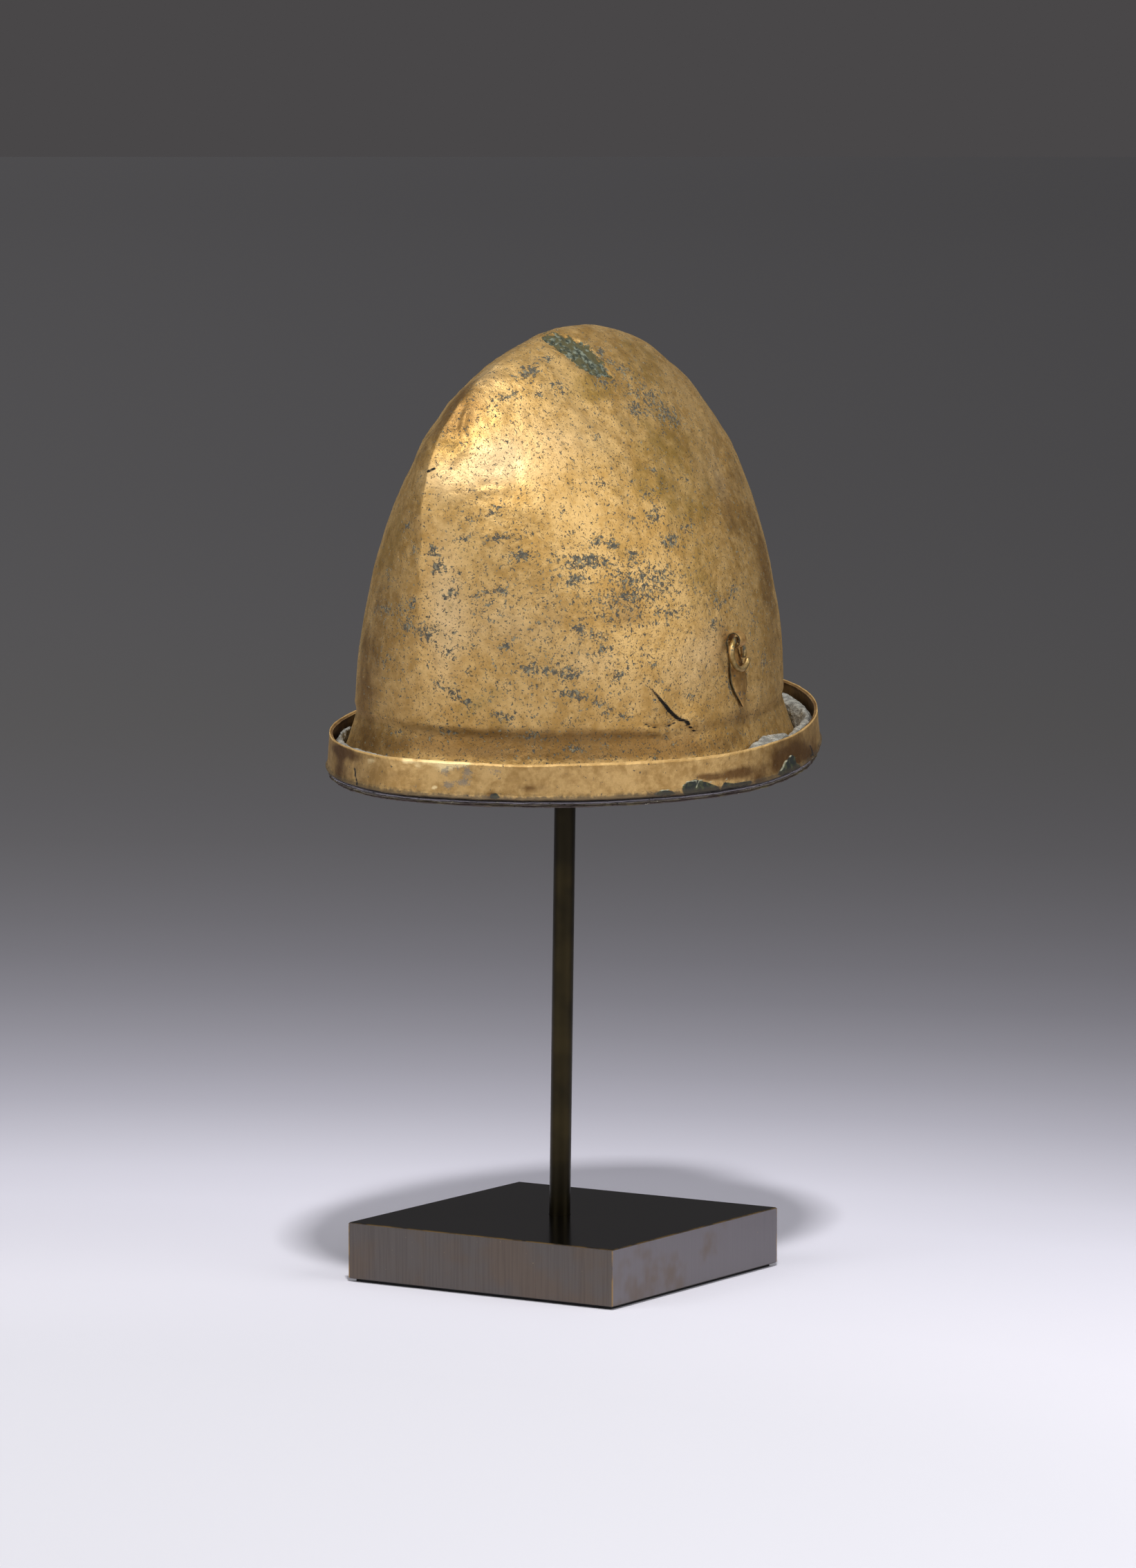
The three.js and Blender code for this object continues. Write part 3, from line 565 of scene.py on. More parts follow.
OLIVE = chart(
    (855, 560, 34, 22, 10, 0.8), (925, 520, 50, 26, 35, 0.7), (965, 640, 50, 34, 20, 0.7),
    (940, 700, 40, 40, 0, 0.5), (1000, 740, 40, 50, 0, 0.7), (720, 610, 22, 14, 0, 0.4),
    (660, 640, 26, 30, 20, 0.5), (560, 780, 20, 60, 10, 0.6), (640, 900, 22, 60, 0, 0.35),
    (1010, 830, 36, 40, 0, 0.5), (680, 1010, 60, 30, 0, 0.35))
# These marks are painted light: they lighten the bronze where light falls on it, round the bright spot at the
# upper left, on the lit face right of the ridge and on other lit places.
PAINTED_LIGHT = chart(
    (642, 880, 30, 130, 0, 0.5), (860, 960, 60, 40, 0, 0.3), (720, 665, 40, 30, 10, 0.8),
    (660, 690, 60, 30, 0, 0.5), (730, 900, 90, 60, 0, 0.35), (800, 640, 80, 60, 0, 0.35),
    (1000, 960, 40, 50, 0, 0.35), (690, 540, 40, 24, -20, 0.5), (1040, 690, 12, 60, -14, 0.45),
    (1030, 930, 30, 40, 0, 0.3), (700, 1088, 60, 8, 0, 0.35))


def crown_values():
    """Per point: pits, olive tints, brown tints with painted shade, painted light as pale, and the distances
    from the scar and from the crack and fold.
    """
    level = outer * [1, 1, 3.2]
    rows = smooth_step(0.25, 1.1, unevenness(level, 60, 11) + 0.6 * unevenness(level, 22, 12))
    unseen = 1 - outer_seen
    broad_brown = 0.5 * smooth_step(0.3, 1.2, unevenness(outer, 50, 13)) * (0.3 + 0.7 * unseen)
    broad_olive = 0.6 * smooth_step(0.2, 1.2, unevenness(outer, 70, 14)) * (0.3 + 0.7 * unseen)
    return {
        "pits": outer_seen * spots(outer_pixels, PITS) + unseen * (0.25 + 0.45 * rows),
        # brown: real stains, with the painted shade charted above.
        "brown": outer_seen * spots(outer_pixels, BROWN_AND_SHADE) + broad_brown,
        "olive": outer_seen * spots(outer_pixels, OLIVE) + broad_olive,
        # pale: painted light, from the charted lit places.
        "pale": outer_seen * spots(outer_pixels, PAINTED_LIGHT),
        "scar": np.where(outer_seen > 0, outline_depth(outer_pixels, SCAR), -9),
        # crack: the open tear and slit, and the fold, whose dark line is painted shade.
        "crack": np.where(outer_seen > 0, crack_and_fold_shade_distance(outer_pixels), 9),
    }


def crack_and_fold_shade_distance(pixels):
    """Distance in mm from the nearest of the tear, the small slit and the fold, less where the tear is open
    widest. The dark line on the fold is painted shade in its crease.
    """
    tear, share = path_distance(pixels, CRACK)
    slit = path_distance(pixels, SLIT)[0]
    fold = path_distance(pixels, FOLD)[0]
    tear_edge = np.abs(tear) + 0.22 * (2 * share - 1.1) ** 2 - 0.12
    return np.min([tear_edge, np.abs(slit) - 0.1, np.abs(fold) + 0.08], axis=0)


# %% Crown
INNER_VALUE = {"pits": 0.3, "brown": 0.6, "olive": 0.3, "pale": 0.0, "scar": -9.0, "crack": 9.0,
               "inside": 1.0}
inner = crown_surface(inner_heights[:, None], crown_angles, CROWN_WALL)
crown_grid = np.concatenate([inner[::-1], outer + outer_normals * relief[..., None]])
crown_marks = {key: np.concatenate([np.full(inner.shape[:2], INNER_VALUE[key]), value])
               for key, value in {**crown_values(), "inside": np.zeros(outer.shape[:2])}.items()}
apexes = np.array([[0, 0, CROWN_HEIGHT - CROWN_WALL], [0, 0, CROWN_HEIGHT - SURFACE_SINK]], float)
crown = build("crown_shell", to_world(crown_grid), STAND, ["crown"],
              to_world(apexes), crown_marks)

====

GIVEN PROBLEM: Each line from the top of the material above through the line with "8, 0, 0.35))" must be echoed exactly, and no other line.

FINISHED EXERCISE:
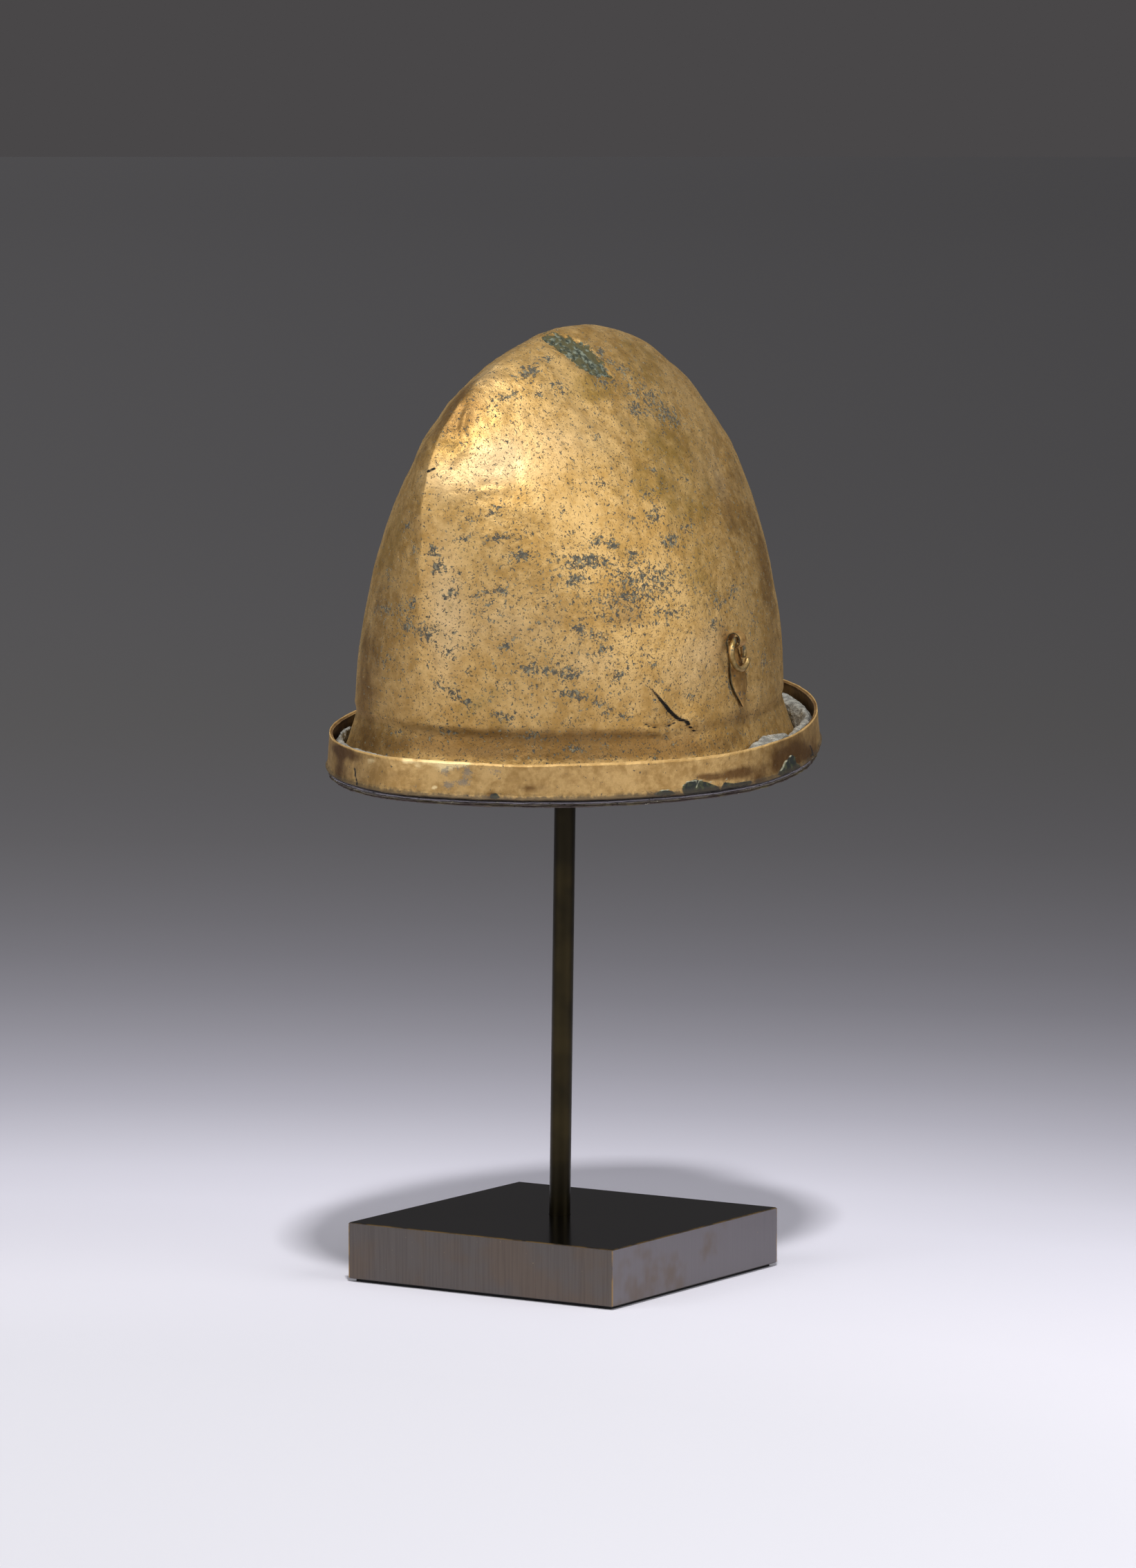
The three.js and Blender code for this object continues. Write part 3, from line 565 of scene.py on. More parts follow.
OLIVE = chart(
    (855, 560, 34, 22, 10, 0.8), (925, 520, 50, 26, 35, 0.7), (965, 640, 50, 34, 20, 0.7),
    (940, 700, 40, 40, 0, 0.5), (1000, 740, 40, 50, 0, 0.7), (720, 610, 22, 14, 0, 0.4),
    (660, 640, 26, 30, 20, 0.5), (560, 780, 20, 60, 10, 0.6), (640, 900, 22, 60, 0, 0.35),
    (1010, 830, 36, 40, 0, 0.5), (680, 1010, 60, 30, 0, 0.35))
# These marks are painted light: they lighten the bronze where light falls on it, round the bright spot at the
# upper left, on the lit face right of the ridge and on other lit places.
PAINTED_LIGHT = chart(
    (642, 880, 30, 130, 0, 0.5), (860, 960, 60, 40, 0, 0.3), (720, 665, 40, 30, 10, 0.8),
    (660, 690, 60, 30, 0, 0.5), (730, 900, 90, 60, 0, 0.35), (800, 640, 80, 60, 0, 0.35),
    (1000, 960, 40, 50, 0, 0.35), (690, 540, 40, 24, -20, 0.5), (1040, 690, 12, 60, -14, 0.45),
    (1030, 930, 30, 40, 0, 0.3), (700, 1088, 60, 8, 0, 0.35))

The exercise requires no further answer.